Saving water at home: Small changes for a more water-conscious household

With many of us still working from home, spending more hours in our own houses, chances are our water usage has shot up. Saving water at home is just as important as in business and even small changes we make can have an impact on global warming and play a role in conserving water.

Understanding global warming

The impact of mankind on the environment is plain to see. Sea levels are rising, cloud forests are dying, and many species are becoming extinct. Greenhouse gases are at the highest level they’ve been in the last 800,000 years and without significant change it’s only going to get worse.

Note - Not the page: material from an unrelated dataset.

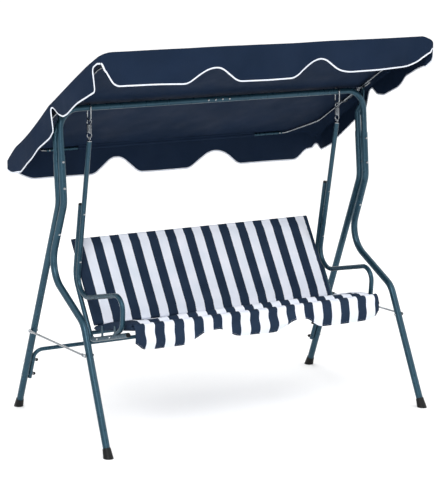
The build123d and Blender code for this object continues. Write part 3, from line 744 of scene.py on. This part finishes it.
seat_centre = np.array(SEAT_FRONT) + SEAT_FORWARD * (COVER_RADIUS - SEAT_LENGTH / 2)
seat_cover = cushion("seat_cover", seat_centre, SEAT_FORWARD, SEAT_FACE, SEAT_LENGTH / 2, seat_thickness)
inflate(seat_cover, lambda p: rim_distance(p, seat_centre, SEAT_FORWARD, SEAT_LENGTH / 2) < 0.045)
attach(seat_cover, "bench")
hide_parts("seat_pad")


def seat_valance_bottom(x):
    """Height of the seat valance's scalloped edge."""
    return rounded_line(x, SEAT_SCALLOP, 0.020)


def seat_valance():
    """The striped flap over the front roll of the seat, waving a little as it falls."""
    section = np.array(SEAT_FLAP)
    travel = np.concatenate([[0], np.cumsum(np.linalg.norm(np.diff(section, axis=0), axis=1))])
    x = even_steps(seat_valance_bottom, -COVER_HALF_X, COVER_HALF_X, 260)
    fall = travel[-1] - (seat_valance_bottom(x) - section[-1, 1])
    rows, cloth = [], []
    for share in np.linspace(0, 1, 26):
        down = share * fall
        y = rounded_line(down, list(zip(travel, section[:, 0])), 0.006)
        z = rounded_line(down, list(zip(travel, section[:, 1])), 0.006)
        free = smooth((down - 0.020) / 0.030)
        depth = 0.0045 + 0.0030 * np.sin(9 * x + 1.0)
        wave = depth * np.sin(2 * math.pi * (down - 0.015) / 0.085 + 0.8 * np.sin(6 * x))
        ripple = 0.0040 * np.sin(17 * x + 0.6) * share
        inset = COVER_HALF_X - np.abs(x)
        calm_ends = smooth(inset / 0.05)
        tuck = 0.008 * (1 - smooth(inset / 0.020)) * smooth((down - 0.008) / 0.02)
        rows.append(np.stack([x, y - free * calm_ends * (wave + ripple) + tuck, z], axis=-1))
        cloth.append(np.stack([x + STRIPES_FROM, -down], axis=-1))
    striped = materials["striped_cloth"]
    sheet = piece_from_grid("seat_valance_cloth", np.array(rows), np.array(cloth), striped)
    thicken(sheet, 0.0016)
    trims = binding("seat_valance_hem", rows[-1], rows[-2], x + STRIPES_FROM, striped)
    return sheet, trims, float(np.sum(fall[1:] * np.diff(x))), float(fall.max())


flap, flap_trims, flap_area, flap_length = seat_valance()
for item in (flap, *flap_trims):
    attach(item, "bench")
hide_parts("seat_valance")


# ---- Springs -----------------------------------------------------------------------------
def coil_spring(label):
    """A close-wound spring with a round loop at each end, one continuous wire."""
    low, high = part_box(f"spring_{label}")
    middle = (low + high) / 2
    wire = 0.0019       # radii of the wire, the end loops and the coil
    ring = 0.011
    coil = 0.0098
    half = 0.018        # half the coiled height
    turns = 9.0
    top_ring = high.z - wire - ring
    bottom_ring = low.z + wire + ring
    points = []
    for turn in np.linspace(math.radians(215), math.radians(-70), 16):
        points.append((ring * math.cos(turn), 0.0, top_ring + ring * math.sin(turn) - middle.z))
    for turn in np.linspace(0, turns * 2 * math.pi, int(turns * 14)):
        height = half - 2 * half * turn / (turns * 2 * math.pi)
        points.append((coil * math.cos(turn), coil * math.sin(turn), height))
    for turn in np.linspace(math.radians(70), math.radians(-215), 16):
        points.append((ring * math.cos(turn), 0.0, bottom_ring + ring * math.sin(turn) - middle.z))
    curve = bpy.data.curves.new(f"spring_wire_{label}", "CURVE")
    curve.dimensions = "3D"
    curve.bevel_depth = wire
    curve.bevel_resolution = 3
    curve.resolution_u = 3
    curve.use_fill_caps = True
    spline = curve.splines.new("NURBS")
    spline.points.add(len(points) - 1)
    for target, place in zip(spline.points, points):
        target.co = (*(middle + Vector(place)), 1)
    spline.order_u = 3
    spline.use_endpoint_u = True
    template = bpy.data.objects.new(f"spring_wire_{label}", curve)
    mesh = bpy.data.meshes.new_from_object(template)
    bpy.data.objects.remove(template)
    mesh.materials.clear()
    mesh.materials.append(materials["plated_steel"])
    mesh.polygons.foreach_set("use_smooth", np.ones(len(mesh.polygons), bool))
    spring = linked(f"coil_spring_{label}", mesh)
    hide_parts(f"spring_{label}")
    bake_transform(spring)


coil_spring("left")
coil_spring("right")


# ---- Studio ------------------------------------------------------------------------------
def studio():
    """A pale floor that reaches past any view, a pale surround, and soft lights."""
    mesh = bpy.data.meshes.new("floor")
    reach = 150
    corners = [(-reach, -reach, 0), (reach, -reach, 0), (reach, reach, 0), (-reach, reach, 0)]
    mesh.from_pydata(corners, [], [(0, 1, 2, 3)])
    material, tree, shader = material_with("floor", Roughness=0.9, Specular_IOR_Level=0.1)
    tone = ramp(tree, object_noise(tree, 0.8), grey(0.97), grey(0.99))
    tree.links.new(tone, shader.inputs["Base Color"])
    mesh.materials.append(material)
    linked("floor", mesh)

    world = bpy.data.worlds.new("surround")
    world.use_nodes = True
    tree = world.node_tree
    direction = add(tree, "ShaderNodeTexCoord").outputs["Generated"]
    height = add(tree, "ShaderNodeSeparateXYZ", {"Vector": direction}).outputs["Z"]
    sky = ramp(tree, height, grey(0.42), grey(1.0), 0.05, 0.75)
    background = tree.nodes["Background"]
    tree.links.new(sky, background.inputs["Color"])
    background.inputs["Strength"].default_value = 1.30
    bpy.context.scene.world = world

    for name, place, width, height, power in (
        ("key", (-3.2, -3.8, 4.2), 2.2, 2.2, 110),
        ("fill", (4.0, -3.0, 2.4), 2.4, 2.4, 40),
        ("back", (1.0, 4.2, 3.6), 3.0, 3.0, 50),
        ("strip", (-3.4, -4.6, 1.6), 0.35, 2.6, 30),
    ):
        light = bpy.data.lights.new(name, "AREA")
        light.shape = "RECTANGLE"
        light.size = width
        light.size_y = height
        light.energy = power
        lamp = linked(name, light)
        lamp.location = place
        lamp.rotation_mode = "QUATERNION"
        lamp.rotation_quaternion = (Vector((0, 0, 0.8)) - Vector(place)).to_track_quat("-Z", "Y")


def camera():
    """A long lens from the front left, a little above the bench."""
    azimuth, elevation = math.radians(-29.9347), math.radians(10.8102)
    back = Vector((
        math.sin(azimuth) * math.cos(elevation),
        -math.cos(azimuth) * math.cos(elevation),
        math.sin(elevation),
    ))
    lens = bpy.data.cameras.new("camera")
    lens.lens = 142.06
    lens.sensor_width = 36
    view = linked("camera", lens)
    view.location = (-4.4243, -7.6812, 2.4525)
    view.rotation_mode = "QUATERNION"
    view.rotation_quaternion = (-back).to_track_quat("-Z", "Y")
    bpy.context.scene.camera = view


studio()
camera()
bpy.context.scene.view_settings.view_transform = "Standard"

Global warming is the usual term used to describe these changes, but the Earth’s climate is being impacted in many different ways. Some areas are actually getting cooler over shorter periods, further disrupting the world’s ability to function as it should. Global warming effects everything from the extinction of animals to coffee plantations and will have a direct impact on our daily lives if we do not do our part to combat it.

Water conservation and the battle against climate Change

The risk of losing our supply of fresh water is very real, especially in less economically developed countries. Every small increase in global warming impacts the water cycle and further increases the risk of water scarcity.

Climate change impacts rainfall, leading to more instances of both drought and flooding. Changing the way we use water helps to strengthen the planet’s ecosystem and minimises the risk of extreme weather. Extreme weather not only disrupts our water, but it can also lead to pollution and lower levels of sanitation too.

Using less warm water in our homes can influence greenhouse gas emissions because less energy is used to heat the water.

Habits to conserve water at home

The average person in the United Kingdom uses around 150 litres of water every single day, which is the equivalent of about 2 full bath tubs – so we need to look at away to reduce this. Simple tips include:

Fixing leaks and drips: a single dripping tap can lead to 15 litres of water being wasted every day, so tightening up taps and locating leaks can help conserve water at home.

Brush without running water: getting into the habit of turning off the tap as you brush your teeth will save significant amounts of water every day.

Load up fully: always fully load your washing machine and dishwasher, cutting out unnecessary in between half loads and small washes which use up unnecessary amounts of water.

Shorten showers:while the luxury of a bath is great every now and then, a short, refreshing shower uses much less water. You can also install water saving devices such as an aerated showerhead or a regulator fitted to your shower which help ensure as little water is wasted as possible.

Install a water meter: a water meter is great for your budget as well as your commitment to saving water. You can fully monitor your water usage and look to make savings and minimise waste on reviewing each bill.

Consider a water butt: installing a water butt in your garden is an easy way to collect water for use in your garden, washing your car and windows. It collects rainwater which is perfect for keeping your garden hydrated.

Invest in water-efficient products: when it’s time to replace items in your home, including appliances, consider their water efficiency. Toilets, taps, showerheads and washing appliances are available with built-in water saving features.

Mindful water use in hot weather

In the summer when it gets hot, we have a tendency to turn on the hose, double our water drinking efforts and do everything in our power to keep cool. It is still possible to do this, but also be mindful of wasting water unnecessarily. Consider these hot weather water tips:

  1. Keep water in the fridge: fill up a large jug or bottles with water from the tap then you won’t need to keep it running unnecessarily, wasting water as you wait for it to go cold.
  2. Avoid sprinklers and hosepipes: these water-guzzling devices quickly drench the garden but can use as much as 1000 litres of clean water every hour. Instead, reuse dishwater or cooking water for your garden or use single watering cans instead.
  3. Water late at night: evaporation is less likely once the sun goes down, so consider watering your plants last thing at night.
  4. Mulch your plants: using bark chippings, straw or heavy compost can reduce evaporation too, minimising your need for more water for your garden.

Small changes such as more showers than baths and getting into the habit of switching taps off between brushing does make an impact on the environment. Protecting our water supply and being mindful of every drop we use it one step we can all take to help try and counteract the impact of global warming.